:: MATERIAL FOR THIS TASK ::
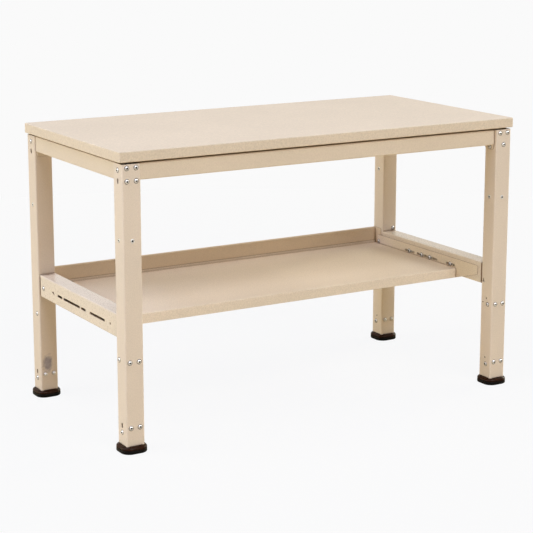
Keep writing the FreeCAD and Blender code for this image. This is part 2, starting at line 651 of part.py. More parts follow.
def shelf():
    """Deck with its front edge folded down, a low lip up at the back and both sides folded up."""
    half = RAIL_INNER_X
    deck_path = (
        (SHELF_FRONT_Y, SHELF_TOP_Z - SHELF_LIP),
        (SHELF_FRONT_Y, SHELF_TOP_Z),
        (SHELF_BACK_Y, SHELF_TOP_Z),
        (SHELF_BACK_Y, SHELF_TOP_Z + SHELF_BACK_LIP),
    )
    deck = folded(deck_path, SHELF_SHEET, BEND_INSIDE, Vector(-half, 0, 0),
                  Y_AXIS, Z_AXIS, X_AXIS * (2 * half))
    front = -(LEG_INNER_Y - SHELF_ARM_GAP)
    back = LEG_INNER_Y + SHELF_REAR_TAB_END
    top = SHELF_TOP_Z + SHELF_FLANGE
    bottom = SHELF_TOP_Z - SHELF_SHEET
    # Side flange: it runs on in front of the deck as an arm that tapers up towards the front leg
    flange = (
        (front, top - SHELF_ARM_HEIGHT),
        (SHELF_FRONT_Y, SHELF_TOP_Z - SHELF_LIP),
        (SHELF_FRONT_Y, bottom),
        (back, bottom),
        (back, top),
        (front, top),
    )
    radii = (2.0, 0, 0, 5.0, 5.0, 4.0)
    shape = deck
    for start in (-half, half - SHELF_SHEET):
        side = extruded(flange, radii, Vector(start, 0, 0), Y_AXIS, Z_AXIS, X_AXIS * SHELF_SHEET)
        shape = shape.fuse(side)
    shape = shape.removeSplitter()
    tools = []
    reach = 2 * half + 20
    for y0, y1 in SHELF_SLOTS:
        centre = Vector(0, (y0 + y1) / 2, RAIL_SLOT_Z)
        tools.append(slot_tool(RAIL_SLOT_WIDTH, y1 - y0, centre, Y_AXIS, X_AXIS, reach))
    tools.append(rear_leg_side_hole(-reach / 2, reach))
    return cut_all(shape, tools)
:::
:: MATERIAL FOR THIS TASK ::
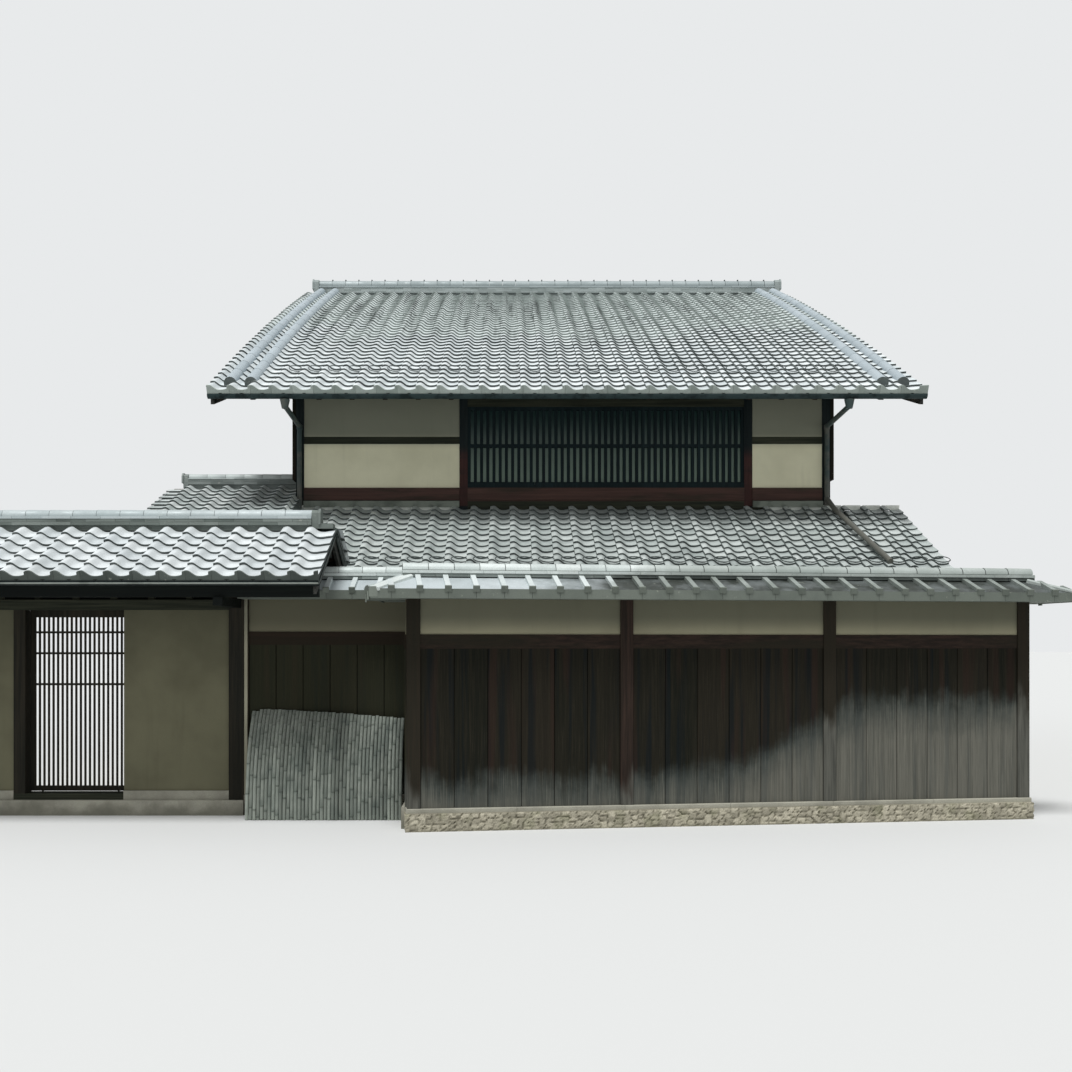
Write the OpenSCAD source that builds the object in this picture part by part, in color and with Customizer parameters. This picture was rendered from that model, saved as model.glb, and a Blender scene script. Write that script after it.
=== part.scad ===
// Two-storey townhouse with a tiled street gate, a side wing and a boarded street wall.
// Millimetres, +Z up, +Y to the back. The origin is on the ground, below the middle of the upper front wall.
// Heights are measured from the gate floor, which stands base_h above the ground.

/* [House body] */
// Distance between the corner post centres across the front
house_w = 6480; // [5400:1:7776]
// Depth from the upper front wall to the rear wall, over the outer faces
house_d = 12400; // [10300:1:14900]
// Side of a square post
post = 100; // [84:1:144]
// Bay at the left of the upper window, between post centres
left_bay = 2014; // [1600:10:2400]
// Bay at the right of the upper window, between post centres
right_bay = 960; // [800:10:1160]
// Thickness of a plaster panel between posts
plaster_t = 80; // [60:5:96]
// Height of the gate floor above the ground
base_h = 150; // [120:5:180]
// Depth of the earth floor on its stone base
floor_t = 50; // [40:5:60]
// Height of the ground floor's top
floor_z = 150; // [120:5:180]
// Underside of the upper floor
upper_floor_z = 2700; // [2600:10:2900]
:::
:: MATERIAL FOR THIS TASK ::
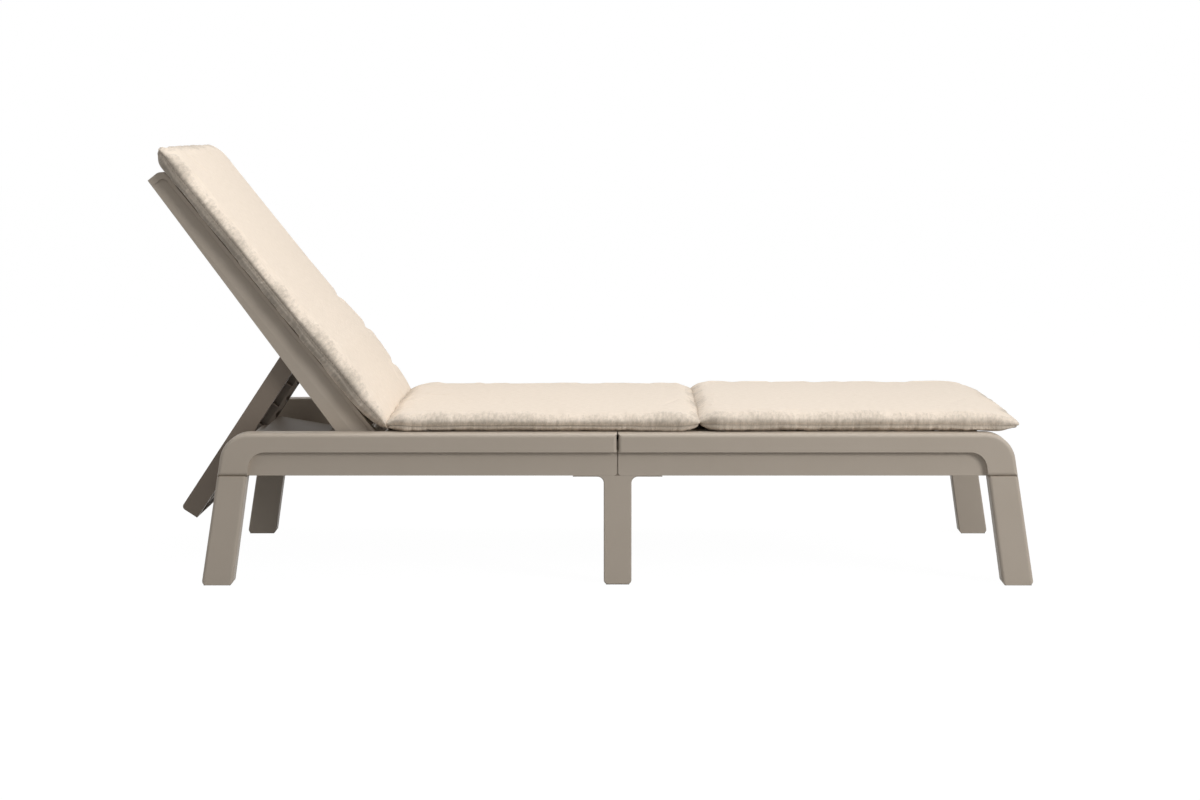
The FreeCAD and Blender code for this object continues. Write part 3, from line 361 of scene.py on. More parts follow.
:::
→ **SHORT EXERCISE**
From the records above, give again exactly the lines running from the line with "Keep writing the" to the line with "return cut_all(shape, tools)", inclusive.

→ **OUTPUT BELOW**
Keep writing the FreeCAD and Blender code for this image. This is part 2, starting at line 651 of part.py. More parts follow.
def shelf():
    """Deck with its front edge folded down, a low lip up at the back and both sides folded up."""
    half = RAIL_INNER_X
    deck_path = (
        (SHELF_FRONT_Y, SHELF_TOP_Z - SHELF_LIP),
        (SHELF_FRONT_Y, SHELF_TOP_Z),
        (SHELF_BACK_Y, SHELF_TOP_Z),
        (SHELF_BACK_Y, SHELF_TOP_Z + SHELF_BACK_LIP),
    )
    deck = folded(deck_path, SHELF_SHEET, BEND_INSIDE, Vector(-half, 0, 0),
                  Y_AXIS, Z_AXIS, X_AXIS * (2 * half))
    front = -(LEG_INNER_Y - SHELF_ARM_GAP)
    back = LEG_INNER_Y + SHELF_REAR_TAB_END
    top = SHELF_TOP_Z + SHELF_FLANGE
    bottom = SHELF_TOP_Z - SHELF_SHEET
    # Side flange: it runs on in front of the deck as an arm that tapers up towards the front leg
    flange = (
        (front, top - SHELF_ARM_HEIGHT),
        (SHELF_FRONT_Y, SHELF_TOP_Z - SHELF_LIP),
        (SHELF_FRONT_Y, bottom),
        (back, bottom),
        (back, top),
        (front, top),
    )
    radii = (2.0, 0, 0, 5.0, 5.0, 4.0)
    shape = deck
    for start in (-half, half - SHELF_SHEET):
        side = extruded(flange, radii, Vector(start, 0, 0), Y_AXIS, Z_AXIS, X_AXIS * SHELF_SHEET)
        shape = shape.fuse(side)
    shape = shape.removeSplitter()
    tools = []
    reach = 2 * half + 20
    for y0, y1 in SHELF_SLOTS:
        centre = Vector(0, (y0 + y1) / 2, RAIL_SLOT_Z)
        tools.append(slot_tool(RAIL_SLOT_WIDTH, y1 - y0, centre, Y_AXIS, X_AXIS, reach))
    tools.append(rear_leg_side_hole(-reach / 2, reach))
    return cut_all(shape, tools)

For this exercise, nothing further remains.